The very act of arrest marks the beginning of their ordeal. Statistics paint a grim picture – the specter of rape hangs heavy, with the Navy (41%) and the Army (21%) as the primary perpetrators, as per the ENPOL (2021) survey. The torture doesn't end with apprehension – a staggering 48% of these women endure continued abuse before facing a prosecutor. Yet, the true horrors of their incarceration await them within the confines of the prison.

Prejudice, a cruel jailer, metes out a harsher sentence to incarcerated women. Society brands them with disapproval harsher than their male counterparts, leading to longer terms, deplorable conditions, and a chasm of social exclusion. Even within the walls meant to rehabilitate, corruption and extortion poison the atmosphere. These women are not just prisoners; they are outcasts in their own right.

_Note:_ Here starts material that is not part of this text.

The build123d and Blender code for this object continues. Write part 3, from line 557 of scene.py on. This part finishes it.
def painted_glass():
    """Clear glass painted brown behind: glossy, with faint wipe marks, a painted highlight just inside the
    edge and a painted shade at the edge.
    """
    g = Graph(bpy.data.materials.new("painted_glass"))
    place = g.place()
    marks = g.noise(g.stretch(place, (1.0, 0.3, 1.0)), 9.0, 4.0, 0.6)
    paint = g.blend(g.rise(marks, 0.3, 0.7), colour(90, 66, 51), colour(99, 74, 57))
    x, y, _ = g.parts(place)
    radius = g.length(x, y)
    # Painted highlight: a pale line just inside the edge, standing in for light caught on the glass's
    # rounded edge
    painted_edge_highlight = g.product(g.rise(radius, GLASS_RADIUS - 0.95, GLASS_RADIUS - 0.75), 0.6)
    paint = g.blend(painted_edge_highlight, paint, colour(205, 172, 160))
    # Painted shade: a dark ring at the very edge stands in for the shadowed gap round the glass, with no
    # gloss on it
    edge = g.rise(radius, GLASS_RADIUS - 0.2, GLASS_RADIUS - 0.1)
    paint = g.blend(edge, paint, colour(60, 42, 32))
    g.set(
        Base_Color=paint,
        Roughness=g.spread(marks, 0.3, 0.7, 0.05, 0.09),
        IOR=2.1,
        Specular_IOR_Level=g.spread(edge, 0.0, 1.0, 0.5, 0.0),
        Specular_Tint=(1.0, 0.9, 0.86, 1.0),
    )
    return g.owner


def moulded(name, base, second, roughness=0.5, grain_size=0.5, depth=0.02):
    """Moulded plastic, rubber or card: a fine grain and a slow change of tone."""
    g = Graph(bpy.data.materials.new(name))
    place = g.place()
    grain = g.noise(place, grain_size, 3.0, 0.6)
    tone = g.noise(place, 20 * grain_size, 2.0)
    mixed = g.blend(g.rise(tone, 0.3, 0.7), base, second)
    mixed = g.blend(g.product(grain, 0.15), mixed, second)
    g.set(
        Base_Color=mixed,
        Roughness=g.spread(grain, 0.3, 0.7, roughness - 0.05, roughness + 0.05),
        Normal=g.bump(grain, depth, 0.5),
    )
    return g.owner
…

The stories we often hear are ones of betrayal. Many of these women found themselves on the path to crime because of a romantic partner. Yet, the irony is palpable — behind bars, they endure heartbreak, abandonment, and the shattering of hopes for a shared future. Those who bear the title of “mother” suffer a double agony – separation from their children.

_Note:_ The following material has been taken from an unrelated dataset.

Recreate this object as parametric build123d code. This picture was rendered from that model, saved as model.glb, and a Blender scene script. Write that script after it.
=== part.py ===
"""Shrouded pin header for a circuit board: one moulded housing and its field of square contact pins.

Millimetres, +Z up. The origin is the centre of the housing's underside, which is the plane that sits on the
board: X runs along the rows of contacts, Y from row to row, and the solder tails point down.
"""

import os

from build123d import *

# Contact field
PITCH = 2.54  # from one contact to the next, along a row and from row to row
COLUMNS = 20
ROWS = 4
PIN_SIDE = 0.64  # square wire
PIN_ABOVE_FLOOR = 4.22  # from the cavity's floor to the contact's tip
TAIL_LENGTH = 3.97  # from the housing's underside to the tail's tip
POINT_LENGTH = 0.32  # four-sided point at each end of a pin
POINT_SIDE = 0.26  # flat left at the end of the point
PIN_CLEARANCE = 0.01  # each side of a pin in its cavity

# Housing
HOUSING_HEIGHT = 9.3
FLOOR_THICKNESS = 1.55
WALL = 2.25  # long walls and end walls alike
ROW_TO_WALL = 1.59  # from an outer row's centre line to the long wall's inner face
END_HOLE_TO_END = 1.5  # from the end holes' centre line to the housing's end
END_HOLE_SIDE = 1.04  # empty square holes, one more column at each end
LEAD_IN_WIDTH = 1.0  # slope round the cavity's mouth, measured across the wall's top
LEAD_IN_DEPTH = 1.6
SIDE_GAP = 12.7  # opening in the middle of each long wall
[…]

Invisible Walls and Broken Systems

Mexican prisons frequently relegate their female inmates to a bleak, cramped section, far removed from the facilities provided for male inmates. Privacy is a forgotten luxury, and gender-segregation is a violated rule. This absence of safe separation creates a breeding ground for further exploitation at the hands of the mafias that fester within the prison system. Some women are forced into a harrowingly modern form of slavery — prostitution.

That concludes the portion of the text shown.